Bearing the signature of the popular Flemish director Eric Van Looy (The Memory of a Killer, The Prime Minister) and featuring an ensemble cast consisting of several notable contemporary Belgian actors, Loft is, without a shadow of doubt, one of the sexiest, most enticing European thrillers ever shot. The story that involves five friends who decide to rent together a loft in order to attend to their needs created by their extramarital affairs. The story begins when the 5 amigos discover the dead body of a young woman on the apartment's bed, stabbed to death during the previous night. As secrecy imposed, only the five of them have keys for the loft, so they begin suspecting each other for the murder. The story is told in the present timeline with many flashback sequences shedding light to the characters' past and offering plausible reasons for their fraught relationships with one another. Loft will keep you on the edge of your seat with its ingenious script, suspenseful plotline, impecccable performances and efficient dialogue. It should be noted that the film was remade for the American audience in 2014 again by Van Looy. There is also a Dutch version of the story, shot in 2010 by Antoinette Beumer. This is the perfect choice for thriller and mystery aficionados who seek thrill and genuine entertainment.
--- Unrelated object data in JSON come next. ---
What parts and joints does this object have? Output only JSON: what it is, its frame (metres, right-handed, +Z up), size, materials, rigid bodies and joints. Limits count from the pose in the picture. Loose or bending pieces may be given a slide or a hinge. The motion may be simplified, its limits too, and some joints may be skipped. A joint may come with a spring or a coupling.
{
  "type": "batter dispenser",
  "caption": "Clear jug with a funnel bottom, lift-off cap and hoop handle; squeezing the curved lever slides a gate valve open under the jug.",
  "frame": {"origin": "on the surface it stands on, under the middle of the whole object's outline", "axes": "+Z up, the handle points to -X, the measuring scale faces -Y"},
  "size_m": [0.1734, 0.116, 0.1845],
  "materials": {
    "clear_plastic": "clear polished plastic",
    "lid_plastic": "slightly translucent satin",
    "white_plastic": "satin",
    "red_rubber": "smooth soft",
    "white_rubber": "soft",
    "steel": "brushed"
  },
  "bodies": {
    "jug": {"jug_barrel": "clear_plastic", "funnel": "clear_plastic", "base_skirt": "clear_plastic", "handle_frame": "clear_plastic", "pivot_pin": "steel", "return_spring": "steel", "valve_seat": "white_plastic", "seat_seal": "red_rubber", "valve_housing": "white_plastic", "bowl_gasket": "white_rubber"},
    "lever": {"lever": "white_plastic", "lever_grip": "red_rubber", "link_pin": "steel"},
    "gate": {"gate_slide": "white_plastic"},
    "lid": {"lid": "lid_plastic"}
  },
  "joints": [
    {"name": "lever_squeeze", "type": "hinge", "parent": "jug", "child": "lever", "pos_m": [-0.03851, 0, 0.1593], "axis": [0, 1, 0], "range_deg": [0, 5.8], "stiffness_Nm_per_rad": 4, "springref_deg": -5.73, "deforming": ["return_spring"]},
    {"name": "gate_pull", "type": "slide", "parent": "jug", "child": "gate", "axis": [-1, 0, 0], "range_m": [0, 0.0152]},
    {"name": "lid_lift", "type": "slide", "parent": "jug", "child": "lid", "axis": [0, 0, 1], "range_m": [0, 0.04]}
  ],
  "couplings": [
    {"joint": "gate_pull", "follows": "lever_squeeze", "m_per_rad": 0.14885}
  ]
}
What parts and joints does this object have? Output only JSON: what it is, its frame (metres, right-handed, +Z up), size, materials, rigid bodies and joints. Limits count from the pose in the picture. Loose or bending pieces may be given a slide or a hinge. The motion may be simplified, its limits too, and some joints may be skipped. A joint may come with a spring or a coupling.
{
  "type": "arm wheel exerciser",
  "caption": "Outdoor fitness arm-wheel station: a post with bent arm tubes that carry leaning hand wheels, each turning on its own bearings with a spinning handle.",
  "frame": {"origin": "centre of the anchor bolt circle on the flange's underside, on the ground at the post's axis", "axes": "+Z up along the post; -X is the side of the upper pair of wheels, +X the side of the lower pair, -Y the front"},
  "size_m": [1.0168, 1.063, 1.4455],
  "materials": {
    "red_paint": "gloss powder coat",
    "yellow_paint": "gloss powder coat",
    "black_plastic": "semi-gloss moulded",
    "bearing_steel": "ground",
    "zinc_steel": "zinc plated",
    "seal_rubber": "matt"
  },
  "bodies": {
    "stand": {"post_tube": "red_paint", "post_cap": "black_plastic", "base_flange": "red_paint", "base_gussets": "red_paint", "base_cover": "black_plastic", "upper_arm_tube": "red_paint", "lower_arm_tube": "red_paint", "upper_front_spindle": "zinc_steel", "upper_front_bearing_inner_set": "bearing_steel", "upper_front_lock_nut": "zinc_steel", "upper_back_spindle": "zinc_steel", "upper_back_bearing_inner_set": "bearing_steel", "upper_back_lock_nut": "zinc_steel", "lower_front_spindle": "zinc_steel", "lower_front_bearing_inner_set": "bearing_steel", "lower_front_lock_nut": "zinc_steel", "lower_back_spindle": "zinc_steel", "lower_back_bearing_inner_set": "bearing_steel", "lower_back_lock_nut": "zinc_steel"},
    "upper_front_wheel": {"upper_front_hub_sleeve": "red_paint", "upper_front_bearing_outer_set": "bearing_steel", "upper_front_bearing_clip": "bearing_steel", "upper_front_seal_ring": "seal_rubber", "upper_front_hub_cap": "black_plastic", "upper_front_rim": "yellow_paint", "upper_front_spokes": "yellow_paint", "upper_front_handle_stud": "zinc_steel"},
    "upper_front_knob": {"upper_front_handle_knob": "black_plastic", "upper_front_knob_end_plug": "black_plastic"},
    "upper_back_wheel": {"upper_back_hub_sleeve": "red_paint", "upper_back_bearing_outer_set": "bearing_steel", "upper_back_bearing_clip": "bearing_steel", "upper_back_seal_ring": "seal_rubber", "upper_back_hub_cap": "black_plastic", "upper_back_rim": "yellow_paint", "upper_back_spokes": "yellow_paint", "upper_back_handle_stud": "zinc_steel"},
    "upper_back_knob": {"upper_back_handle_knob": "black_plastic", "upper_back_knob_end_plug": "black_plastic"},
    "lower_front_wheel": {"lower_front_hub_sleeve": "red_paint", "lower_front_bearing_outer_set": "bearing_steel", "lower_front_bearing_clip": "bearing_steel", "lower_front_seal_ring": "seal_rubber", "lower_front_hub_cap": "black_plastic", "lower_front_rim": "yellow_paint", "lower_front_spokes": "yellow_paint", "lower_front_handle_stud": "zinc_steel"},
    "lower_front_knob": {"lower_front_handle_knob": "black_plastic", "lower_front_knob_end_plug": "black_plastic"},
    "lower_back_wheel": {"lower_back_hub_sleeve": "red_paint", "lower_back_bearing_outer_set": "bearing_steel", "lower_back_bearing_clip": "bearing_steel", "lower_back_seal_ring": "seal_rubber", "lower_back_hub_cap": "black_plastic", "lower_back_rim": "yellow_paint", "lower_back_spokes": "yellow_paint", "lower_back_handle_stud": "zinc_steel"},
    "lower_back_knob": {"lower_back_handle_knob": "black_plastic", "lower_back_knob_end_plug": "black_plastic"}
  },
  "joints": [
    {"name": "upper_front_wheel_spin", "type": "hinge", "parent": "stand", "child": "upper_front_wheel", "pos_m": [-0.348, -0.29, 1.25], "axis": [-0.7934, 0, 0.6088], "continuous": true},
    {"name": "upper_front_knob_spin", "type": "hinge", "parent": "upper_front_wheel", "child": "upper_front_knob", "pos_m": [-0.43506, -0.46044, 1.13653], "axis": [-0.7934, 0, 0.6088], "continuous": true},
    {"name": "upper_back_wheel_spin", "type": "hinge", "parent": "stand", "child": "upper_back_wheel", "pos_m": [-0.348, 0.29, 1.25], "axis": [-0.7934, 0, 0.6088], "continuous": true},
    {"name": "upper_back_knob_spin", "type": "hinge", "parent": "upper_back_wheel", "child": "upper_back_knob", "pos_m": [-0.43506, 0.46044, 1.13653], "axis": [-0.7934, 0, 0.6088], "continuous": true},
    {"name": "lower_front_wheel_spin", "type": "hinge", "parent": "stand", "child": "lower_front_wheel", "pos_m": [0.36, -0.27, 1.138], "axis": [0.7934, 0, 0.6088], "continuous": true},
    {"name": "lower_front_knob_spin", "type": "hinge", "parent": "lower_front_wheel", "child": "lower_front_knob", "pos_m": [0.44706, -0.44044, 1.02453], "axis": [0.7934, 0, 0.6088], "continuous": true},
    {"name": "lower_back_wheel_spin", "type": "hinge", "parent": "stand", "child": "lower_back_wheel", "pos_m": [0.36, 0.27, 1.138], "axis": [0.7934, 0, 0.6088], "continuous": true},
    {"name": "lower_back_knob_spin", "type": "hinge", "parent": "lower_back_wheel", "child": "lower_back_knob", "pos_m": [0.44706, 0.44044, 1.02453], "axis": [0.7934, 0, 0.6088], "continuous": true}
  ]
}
A dim story revolving around brotherhood, The Ardennes by Robin Pronti, who also co-authored the screenplay along with Jeroen Perceval, is a slow-burner of a thriller, remaining focused on its main characters and creating tension through things verbally expressed, but especially through those left unsaid, implied. Kenneth (Kevin Janssens) and Dave (Jeroen Perceval) are two brothers who followed the criminal path in life, resulting to a botched robbery that puts Kenneth away for four years. The story begins with Kenneth being released from prison and returning home where Dave is reluctantly expecting his arrival. The reason for Dave's qualms is that himself has managed to put his life back on track and fears that Kenneth's presence will get him in trouble for one more time. Added to that, Dave has begun an intimate relationship with Sylvie (Veerle Baetens) who also happens to be Kenneth's ex-girlfriend and for whom Kenneth still cares a lot. The predicament faced by the protagonist generates a lot of suspense and even from the first minutes, we are expecting the big bang, the moment in which all the secrets are revealed, and the characters are forced to make life-or-death decisions. The ending climax is unforeseen and full of dramatic tension, leaving the audience more than satisfied. The three leading actors are terrific in the portrayal of their respective roles and everything about The Ardennes screams high quality and promises excitement.
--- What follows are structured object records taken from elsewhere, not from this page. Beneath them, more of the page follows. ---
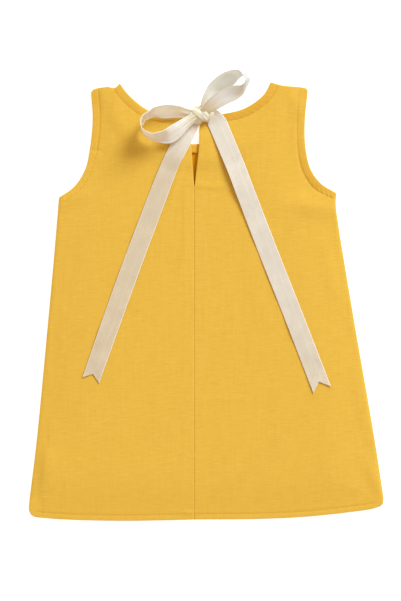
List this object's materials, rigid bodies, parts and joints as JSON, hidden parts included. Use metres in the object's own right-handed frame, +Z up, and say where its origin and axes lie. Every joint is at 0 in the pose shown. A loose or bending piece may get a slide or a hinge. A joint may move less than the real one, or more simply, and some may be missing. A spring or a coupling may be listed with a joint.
{
  "type": "sleeveless dress",
  "caption": "Toddler's sleeveless A-line dress laid flat, back up, with a centre-back seam and a neck slit closed by a satin ribbon bow with long tails.",
  "frame": {"origin": "middle of the footprint, on the surface the dress lies on", "axes": "+Z up, out of the back of the dress; +Y towards the neck, along its length; +X to the right as seen from above"},
  "size_m": [0.3548, 0.4494, 0.0291],
  "materials": {
    "yellow_cloth": "matt golden-yellow slubbed plain weave",
    "facing_cloth": "the same cloth, inside face",
    "cream_satin": "soft cream satin ribbon with woven edges"
  },
  "bodies": {
    "root": {"front": "yellow_cloth", "front_neck_facing": "facing_cloth", "back_left": "yellow_cloth", "back_right": "yellow_cloth", "bow_loop_left": "cream_satin", "bow_loop_right": "cream_satin", "bow_knot": "cream_satin", "bow_tail_left": "cream_satin", "bow_tail_right": "cream_satin"}
  },
  "joints": []
}
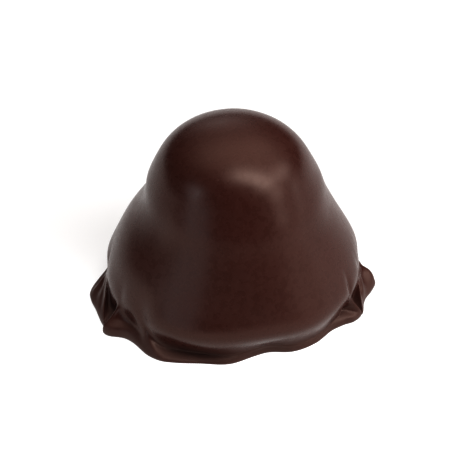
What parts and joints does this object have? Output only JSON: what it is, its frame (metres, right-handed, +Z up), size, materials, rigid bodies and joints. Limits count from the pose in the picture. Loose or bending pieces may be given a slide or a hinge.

Written and directed by Michaël R. Roskam, Bullhead is the dismal story of Jacky Vanmarsenille (Matthias Schoenaerts), a cattle farmer living in Sint-Truiden and a scarred man, still tormented by a traumatic event that happened in his childhood and marked his life for ever. Jacky acts like a bully and is involved in crooked dealings involving a West-Flemish beef trader. He is pumped with steroids for a reason that the audience learns somewhere in the middle of the film's runtime and, beware, it's a revelation of incomparable brutality and will definitely shake you to the core. The murder of a federal policeman will ignite a series of events that will force Jacky to reconcile with his past and acknowledge his overwhelming feelings of emptiness and desperation. Existential in its origins and intentions, Bullhead is one of the most disturbing movies that you will have ever watched, but there is a payoff, as the story is deeply human and raises questions related to crime and the inevitability of punishment, determinism vs. free will and other, philosophical in their nature, themes. Matthias Schoenaerts is a true force of nature as Jacky, and it should be noted that his preparation for this role lasted for two years, adding 27 kilograms of muscle mass to his body in order to achieve Jacky's monstrous physique. Furthermore, he studied the Limburgish dialect in order to be respectful toward the natives, proving that he is a remarkable artist. I am always reluctant when it comes to recommending Bullhead to others as it is the exact opposite of an easy-to-digest movie. If you choose to watch it, be prepared for a savage trip.


Based on the titular novel by the late English crime writer Mo Hayder, The Treatment is a gloomy thriller featuring motifs related to pedophilia and child abuse. As a novel, it is the second installment in Hayder's celebrated Jack Caffery book series consisting of seven novels in total, and perhaps the most highly praised in the whole saga of the soul-searching detective of Major Crime Investigation Unit in Bristol. The book was adapted into the Belgian reality with the protagonist's name being Nick Cafmeyer (Geert Van Rampelberg), a conscientious officer of the law who is assigned to investigate the case of a brutal home invasion that resulted in the death of a little kid. Cafmeyer is burdened with the anguish of his little brother's disappearance that took place during his childhood, as exactly Caffery did in Hayder's novels. The young detective that the man responsible for his brother's vanishing, and probably murder, is Ivan Plettinckx (Johan van Assche), a cruel pedophile who is one of the most abhorrent villains I've ever encountered in a movie. The truth about the fate of Nick's little brother will intersect with his professional investigation on a string of murderous home invasions and Nick will have to face his worst nightmares in order to achieve redemption. Will he be able to obtain absolution for the guilt that he harbors about not being able to protect his sibling. The final scene of the film explains everything but be prepared for the very opposite of a happy ending. The Treatment absorbs every bit of the original source's atmosphere, and the final result is a tense thriller that deserves wider acknowledgement, especially for the loyal fans of the genre.